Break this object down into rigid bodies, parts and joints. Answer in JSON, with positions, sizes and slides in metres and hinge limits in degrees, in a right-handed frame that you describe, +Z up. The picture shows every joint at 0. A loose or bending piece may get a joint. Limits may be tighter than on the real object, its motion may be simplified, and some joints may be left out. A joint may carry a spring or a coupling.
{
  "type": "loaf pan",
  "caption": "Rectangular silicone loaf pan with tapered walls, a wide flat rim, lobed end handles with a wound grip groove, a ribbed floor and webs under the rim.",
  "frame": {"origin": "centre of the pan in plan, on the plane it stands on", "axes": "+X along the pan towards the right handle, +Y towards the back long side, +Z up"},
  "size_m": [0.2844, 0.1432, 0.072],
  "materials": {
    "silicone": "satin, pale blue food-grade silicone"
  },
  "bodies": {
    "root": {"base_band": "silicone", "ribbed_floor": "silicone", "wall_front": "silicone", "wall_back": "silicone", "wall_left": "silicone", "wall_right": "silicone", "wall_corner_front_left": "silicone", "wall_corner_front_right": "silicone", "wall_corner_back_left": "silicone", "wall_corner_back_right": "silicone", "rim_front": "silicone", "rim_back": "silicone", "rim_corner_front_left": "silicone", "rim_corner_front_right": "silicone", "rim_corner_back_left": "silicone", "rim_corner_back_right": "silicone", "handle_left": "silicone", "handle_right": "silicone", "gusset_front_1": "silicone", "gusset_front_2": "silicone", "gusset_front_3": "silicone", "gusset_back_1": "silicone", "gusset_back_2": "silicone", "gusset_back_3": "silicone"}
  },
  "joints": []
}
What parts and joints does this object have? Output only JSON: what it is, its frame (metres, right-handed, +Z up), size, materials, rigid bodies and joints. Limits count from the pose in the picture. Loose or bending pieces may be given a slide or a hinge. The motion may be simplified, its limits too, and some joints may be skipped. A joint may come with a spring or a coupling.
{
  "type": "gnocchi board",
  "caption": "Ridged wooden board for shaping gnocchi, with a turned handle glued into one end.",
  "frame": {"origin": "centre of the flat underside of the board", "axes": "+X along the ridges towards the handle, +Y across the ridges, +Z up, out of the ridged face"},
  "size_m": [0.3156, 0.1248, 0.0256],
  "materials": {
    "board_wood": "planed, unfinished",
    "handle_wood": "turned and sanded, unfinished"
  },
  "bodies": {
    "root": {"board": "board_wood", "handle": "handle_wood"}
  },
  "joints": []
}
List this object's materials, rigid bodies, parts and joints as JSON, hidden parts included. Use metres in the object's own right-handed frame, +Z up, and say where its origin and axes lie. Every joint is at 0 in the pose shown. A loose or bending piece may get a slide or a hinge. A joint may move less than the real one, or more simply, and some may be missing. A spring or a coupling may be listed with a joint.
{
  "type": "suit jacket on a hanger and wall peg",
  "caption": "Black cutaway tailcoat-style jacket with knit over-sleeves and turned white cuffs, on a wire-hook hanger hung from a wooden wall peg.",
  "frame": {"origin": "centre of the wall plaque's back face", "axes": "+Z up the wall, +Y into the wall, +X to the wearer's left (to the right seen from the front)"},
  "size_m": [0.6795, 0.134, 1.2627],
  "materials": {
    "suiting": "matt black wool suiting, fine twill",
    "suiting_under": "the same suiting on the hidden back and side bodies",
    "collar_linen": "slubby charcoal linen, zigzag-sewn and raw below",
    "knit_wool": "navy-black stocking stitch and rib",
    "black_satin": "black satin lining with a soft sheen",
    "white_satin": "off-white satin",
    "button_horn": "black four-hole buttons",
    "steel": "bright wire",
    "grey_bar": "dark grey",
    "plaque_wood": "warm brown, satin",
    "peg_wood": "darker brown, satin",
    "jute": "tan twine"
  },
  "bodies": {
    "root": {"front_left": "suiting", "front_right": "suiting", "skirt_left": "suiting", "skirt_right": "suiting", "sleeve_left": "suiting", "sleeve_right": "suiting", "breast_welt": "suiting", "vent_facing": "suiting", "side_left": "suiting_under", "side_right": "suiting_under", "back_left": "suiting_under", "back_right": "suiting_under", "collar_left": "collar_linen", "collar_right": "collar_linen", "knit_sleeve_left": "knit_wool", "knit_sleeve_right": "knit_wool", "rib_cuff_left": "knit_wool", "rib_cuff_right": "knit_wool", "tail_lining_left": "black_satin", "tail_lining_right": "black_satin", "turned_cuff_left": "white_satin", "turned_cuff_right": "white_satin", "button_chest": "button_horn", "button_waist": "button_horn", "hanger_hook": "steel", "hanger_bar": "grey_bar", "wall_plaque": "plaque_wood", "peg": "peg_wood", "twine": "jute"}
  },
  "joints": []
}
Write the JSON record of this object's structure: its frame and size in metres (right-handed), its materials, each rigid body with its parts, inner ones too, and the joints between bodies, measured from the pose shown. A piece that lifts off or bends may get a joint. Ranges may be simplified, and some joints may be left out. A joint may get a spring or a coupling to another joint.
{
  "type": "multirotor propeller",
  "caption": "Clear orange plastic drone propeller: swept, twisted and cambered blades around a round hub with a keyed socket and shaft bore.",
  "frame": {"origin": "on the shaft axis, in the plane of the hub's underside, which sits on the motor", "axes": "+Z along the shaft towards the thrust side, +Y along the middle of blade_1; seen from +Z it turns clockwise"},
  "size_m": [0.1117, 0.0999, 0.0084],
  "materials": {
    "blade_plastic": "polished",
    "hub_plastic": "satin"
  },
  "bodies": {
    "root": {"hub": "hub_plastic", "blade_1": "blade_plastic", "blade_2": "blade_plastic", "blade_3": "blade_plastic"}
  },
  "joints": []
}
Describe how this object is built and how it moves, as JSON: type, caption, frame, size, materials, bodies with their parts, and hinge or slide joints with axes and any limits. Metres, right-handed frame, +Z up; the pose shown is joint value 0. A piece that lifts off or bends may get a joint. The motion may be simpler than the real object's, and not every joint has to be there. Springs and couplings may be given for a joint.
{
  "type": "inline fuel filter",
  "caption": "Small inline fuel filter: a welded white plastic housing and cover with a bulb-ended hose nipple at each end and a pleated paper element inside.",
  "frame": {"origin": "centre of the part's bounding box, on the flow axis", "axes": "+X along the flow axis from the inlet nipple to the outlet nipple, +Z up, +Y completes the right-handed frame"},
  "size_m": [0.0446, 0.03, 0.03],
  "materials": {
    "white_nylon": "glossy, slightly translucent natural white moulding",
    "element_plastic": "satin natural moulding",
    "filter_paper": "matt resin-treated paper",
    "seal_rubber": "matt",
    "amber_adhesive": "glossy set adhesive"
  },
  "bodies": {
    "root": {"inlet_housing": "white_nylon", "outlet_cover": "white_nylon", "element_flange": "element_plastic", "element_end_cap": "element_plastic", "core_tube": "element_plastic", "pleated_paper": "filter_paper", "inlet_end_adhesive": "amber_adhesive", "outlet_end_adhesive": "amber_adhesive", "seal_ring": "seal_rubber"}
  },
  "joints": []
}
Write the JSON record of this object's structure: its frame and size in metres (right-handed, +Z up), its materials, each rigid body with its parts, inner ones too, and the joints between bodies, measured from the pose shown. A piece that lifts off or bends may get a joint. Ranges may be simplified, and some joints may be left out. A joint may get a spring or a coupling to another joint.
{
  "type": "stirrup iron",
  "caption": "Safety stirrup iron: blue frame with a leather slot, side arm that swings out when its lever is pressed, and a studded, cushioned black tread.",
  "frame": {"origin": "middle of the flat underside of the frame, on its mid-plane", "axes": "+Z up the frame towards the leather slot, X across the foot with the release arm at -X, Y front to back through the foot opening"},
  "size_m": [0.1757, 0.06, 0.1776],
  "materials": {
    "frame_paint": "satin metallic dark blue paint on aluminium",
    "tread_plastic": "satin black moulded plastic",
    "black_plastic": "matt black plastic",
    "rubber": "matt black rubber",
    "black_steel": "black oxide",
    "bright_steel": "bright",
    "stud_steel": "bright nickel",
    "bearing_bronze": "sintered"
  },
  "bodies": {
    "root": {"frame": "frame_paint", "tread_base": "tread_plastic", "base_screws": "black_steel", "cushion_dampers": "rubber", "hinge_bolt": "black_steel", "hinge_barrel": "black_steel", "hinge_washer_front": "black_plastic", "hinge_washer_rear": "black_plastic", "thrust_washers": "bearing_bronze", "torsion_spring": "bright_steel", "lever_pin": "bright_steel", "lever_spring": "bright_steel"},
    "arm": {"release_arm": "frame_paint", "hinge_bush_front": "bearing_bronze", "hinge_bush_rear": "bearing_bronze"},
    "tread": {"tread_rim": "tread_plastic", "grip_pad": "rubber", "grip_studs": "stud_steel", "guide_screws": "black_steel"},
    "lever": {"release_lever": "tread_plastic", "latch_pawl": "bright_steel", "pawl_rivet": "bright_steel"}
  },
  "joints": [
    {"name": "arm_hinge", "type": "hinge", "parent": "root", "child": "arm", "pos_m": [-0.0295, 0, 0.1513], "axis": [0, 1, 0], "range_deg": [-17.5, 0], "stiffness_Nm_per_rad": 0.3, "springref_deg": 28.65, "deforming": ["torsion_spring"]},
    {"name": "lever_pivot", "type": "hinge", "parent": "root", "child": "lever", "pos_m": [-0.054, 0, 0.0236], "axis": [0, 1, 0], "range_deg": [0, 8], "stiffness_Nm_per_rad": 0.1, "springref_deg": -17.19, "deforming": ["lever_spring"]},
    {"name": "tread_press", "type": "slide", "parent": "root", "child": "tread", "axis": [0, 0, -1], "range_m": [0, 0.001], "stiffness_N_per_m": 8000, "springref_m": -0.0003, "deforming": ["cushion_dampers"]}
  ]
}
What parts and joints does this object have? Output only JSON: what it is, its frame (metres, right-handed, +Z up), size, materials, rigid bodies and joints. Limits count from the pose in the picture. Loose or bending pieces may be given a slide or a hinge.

▶ **Your task**: Search the listing for the string "hidden". Copy each line where it turns up.

▶ **Final answer**:
List this object's materials, rigid bodies, parts and joints as JSON, hidden parts included. Use metres in the object's own right-handed frame, +Z up, and say where its origin and axes lie. Every joint is at 0 in the pose shown. A loose or bending piece may get a slide or a hinge. A joint may move less than the real one, or more simply, and some may be missing. A spring or a coupling may be listed with a joint.
    "suiting_under": "the same suiting on the hidden back and side bodies",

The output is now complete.